Print the lines beginning with the one that contains "placed.translate(V(VESA_W / 2, 0, 0))" and ending with the one that contains "if empty is", exactly, both included, and no other lines.

# PROVIDED DATA

'''

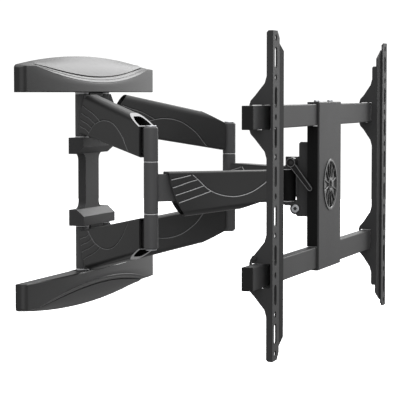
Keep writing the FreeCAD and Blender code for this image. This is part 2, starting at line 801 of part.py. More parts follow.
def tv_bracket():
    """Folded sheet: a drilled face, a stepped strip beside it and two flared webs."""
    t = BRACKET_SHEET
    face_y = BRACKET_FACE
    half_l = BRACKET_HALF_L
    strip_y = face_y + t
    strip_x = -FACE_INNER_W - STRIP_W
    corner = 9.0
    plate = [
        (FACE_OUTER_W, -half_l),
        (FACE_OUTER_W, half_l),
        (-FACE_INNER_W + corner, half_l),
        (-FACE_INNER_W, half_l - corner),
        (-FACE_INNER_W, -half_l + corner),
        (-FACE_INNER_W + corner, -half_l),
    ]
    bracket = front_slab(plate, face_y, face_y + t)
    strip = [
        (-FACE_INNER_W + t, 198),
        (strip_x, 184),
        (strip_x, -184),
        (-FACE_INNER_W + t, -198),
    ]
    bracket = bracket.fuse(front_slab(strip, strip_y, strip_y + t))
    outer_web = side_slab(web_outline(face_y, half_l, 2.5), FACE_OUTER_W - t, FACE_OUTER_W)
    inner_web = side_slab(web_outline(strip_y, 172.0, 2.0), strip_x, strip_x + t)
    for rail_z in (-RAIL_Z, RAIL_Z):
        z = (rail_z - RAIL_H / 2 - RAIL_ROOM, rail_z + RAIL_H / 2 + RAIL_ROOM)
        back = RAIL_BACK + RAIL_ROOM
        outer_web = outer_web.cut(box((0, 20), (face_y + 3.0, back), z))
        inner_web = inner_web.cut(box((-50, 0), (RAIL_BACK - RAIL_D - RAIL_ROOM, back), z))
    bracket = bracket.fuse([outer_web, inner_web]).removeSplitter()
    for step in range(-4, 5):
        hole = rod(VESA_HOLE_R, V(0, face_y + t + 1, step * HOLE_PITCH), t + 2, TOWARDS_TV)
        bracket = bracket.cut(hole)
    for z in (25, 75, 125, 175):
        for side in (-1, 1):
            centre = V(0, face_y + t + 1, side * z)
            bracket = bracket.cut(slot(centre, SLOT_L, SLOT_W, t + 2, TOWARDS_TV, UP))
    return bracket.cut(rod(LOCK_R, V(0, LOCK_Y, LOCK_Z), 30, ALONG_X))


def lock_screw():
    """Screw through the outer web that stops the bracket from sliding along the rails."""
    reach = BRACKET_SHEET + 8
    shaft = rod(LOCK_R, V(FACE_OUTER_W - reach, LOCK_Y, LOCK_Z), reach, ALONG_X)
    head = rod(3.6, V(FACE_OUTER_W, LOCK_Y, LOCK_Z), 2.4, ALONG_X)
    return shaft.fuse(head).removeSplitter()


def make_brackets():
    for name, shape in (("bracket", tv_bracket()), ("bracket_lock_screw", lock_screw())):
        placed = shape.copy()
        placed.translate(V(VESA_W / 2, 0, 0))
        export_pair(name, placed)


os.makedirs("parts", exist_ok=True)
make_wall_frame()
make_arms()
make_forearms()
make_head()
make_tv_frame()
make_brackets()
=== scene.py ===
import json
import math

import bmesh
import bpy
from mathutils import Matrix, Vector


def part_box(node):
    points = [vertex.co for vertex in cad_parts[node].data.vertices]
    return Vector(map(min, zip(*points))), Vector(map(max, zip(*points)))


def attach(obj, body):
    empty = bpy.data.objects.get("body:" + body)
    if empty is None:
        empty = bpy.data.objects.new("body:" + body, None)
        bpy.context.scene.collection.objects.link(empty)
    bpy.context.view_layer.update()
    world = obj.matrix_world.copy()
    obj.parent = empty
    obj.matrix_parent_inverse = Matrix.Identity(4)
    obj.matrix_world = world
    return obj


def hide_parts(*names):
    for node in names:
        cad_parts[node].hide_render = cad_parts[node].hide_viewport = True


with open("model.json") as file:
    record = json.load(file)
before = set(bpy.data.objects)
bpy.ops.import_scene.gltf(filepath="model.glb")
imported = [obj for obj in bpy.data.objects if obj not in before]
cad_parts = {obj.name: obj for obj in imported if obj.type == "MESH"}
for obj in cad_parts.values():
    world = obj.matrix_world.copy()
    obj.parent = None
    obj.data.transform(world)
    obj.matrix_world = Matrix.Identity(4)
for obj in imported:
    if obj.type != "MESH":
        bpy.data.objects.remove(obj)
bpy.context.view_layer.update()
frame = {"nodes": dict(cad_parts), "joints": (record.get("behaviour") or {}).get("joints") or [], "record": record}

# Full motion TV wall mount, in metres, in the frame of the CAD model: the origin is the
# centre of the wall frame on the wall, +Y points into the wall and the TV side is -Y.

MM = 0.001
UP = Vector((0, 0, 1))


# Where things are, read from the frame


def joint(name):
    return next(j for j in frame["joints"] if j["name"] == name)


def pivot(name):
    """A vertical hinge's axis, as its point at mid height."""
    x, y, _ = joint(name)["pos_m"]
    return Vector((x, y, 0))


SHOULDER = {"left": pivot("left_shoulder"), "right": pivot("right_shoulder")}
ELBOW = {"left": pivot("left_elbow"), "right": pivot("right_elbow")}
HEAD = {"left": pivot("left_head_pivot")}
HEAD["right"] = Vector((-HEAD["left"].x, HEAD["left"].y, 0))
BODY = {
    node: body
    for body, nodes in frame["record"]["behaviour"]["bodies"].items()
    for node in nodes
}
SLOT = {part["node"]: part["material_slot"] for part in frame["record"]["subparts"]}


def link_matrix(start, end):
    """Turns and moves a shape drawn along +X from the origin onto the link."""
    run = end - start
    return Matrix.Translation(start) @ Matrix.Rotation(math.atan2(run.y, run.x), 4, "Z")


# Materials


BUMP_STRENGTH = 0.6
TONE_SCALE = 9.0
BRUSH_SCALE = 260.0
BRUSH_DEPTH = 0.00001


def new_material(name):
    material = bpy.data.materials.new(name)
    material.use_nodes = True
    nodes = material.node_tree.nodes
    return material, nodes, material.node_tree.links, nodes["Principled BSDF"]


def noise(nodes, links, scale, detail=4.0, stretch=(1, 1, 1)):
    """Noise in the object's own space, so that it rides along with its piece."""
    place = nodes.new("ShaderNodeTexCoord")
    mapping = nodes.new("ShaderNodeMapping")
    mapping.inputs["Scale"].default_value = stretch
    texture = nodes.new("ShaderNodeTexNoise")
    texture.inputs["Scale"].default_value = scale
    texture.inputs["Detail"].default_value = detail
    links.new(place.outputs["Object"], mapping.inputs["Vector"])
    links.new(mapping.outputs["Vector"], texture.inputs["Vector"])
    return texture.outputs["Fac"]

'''
'''

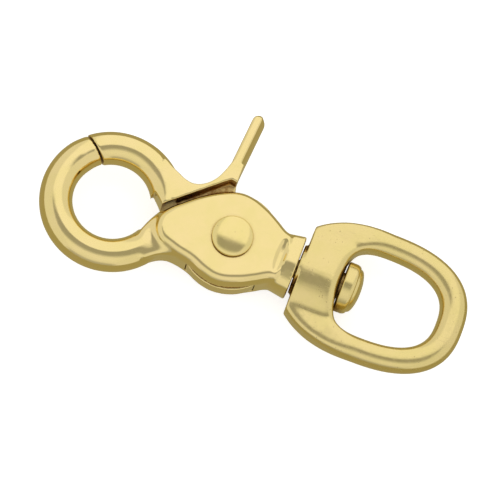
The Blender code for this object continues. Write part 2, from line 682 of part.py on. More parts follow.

'''
'''

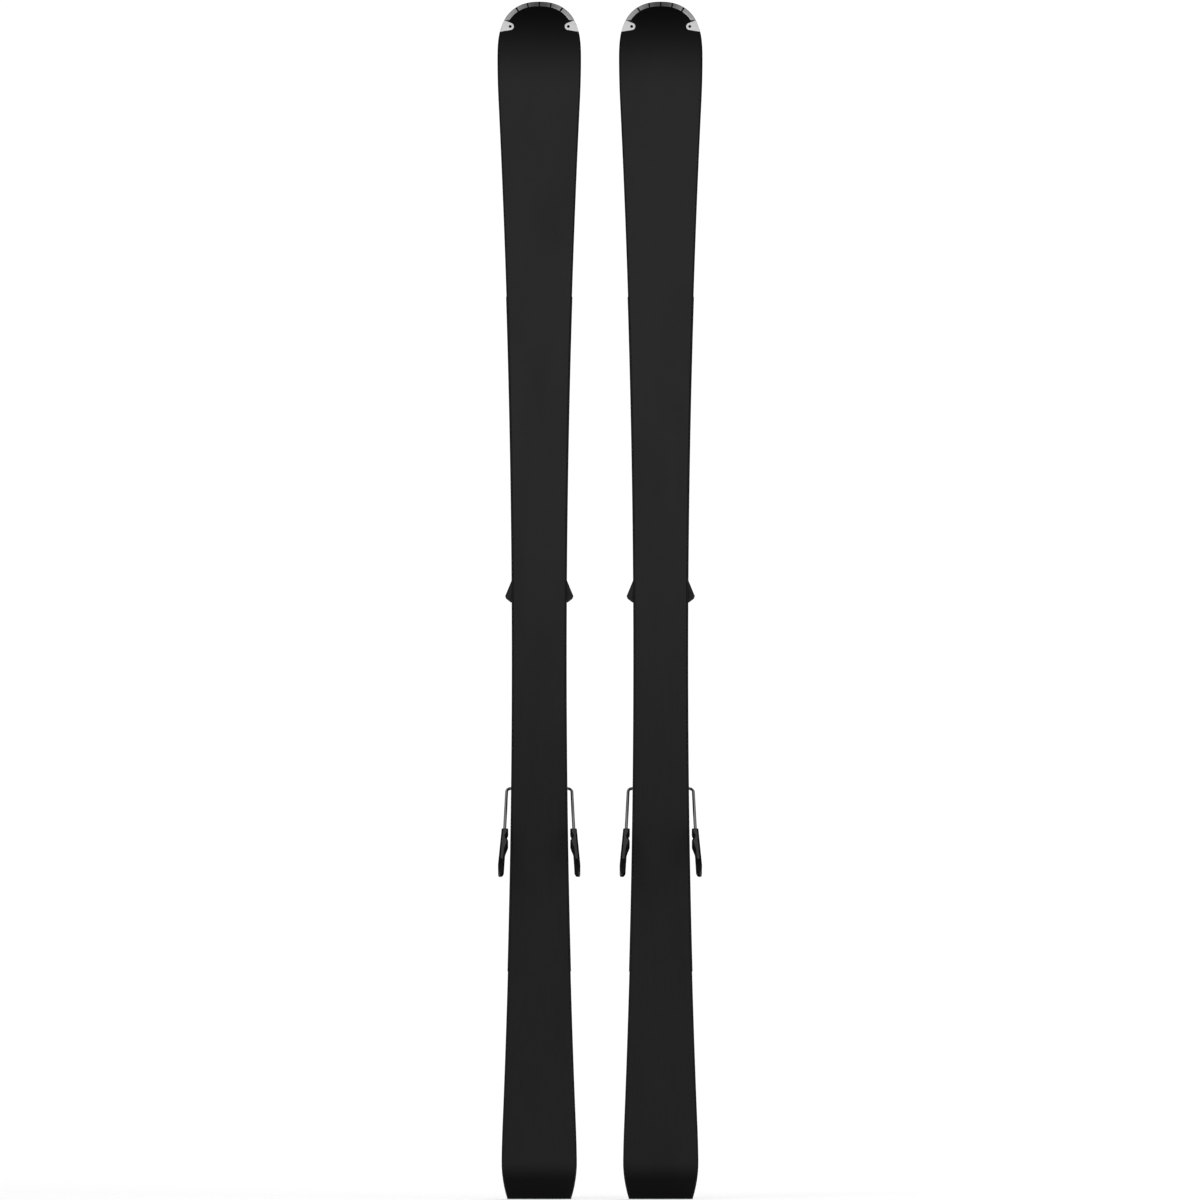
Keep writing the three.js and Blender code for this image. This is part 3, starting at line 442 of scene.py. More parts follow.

'''

# WRITTEN SOLUTION
        placed.translate(V(VESA_W / 2, 0, 0))
        export_pair(name, placed)


os.makedirs("parts", exist_ok=True)
make_wall_frame()
make_arms()
make_forearms()
make_head()
make_tv_frame()
make_brackets()
=== scene.py ===
import json
import math

import bmesh
import bpy
from mathutils import Matrix, Vector


def part_box(node):
    points = [vertex.co for vertex in cad_parts[node].data.vertices]
    return Vector(map(min, zip(*points))), Vector(map(max, zip(*points)))


def attach(obj, body):
    empty = bpy.data.objects.get("body:" + body)
    if empty is None:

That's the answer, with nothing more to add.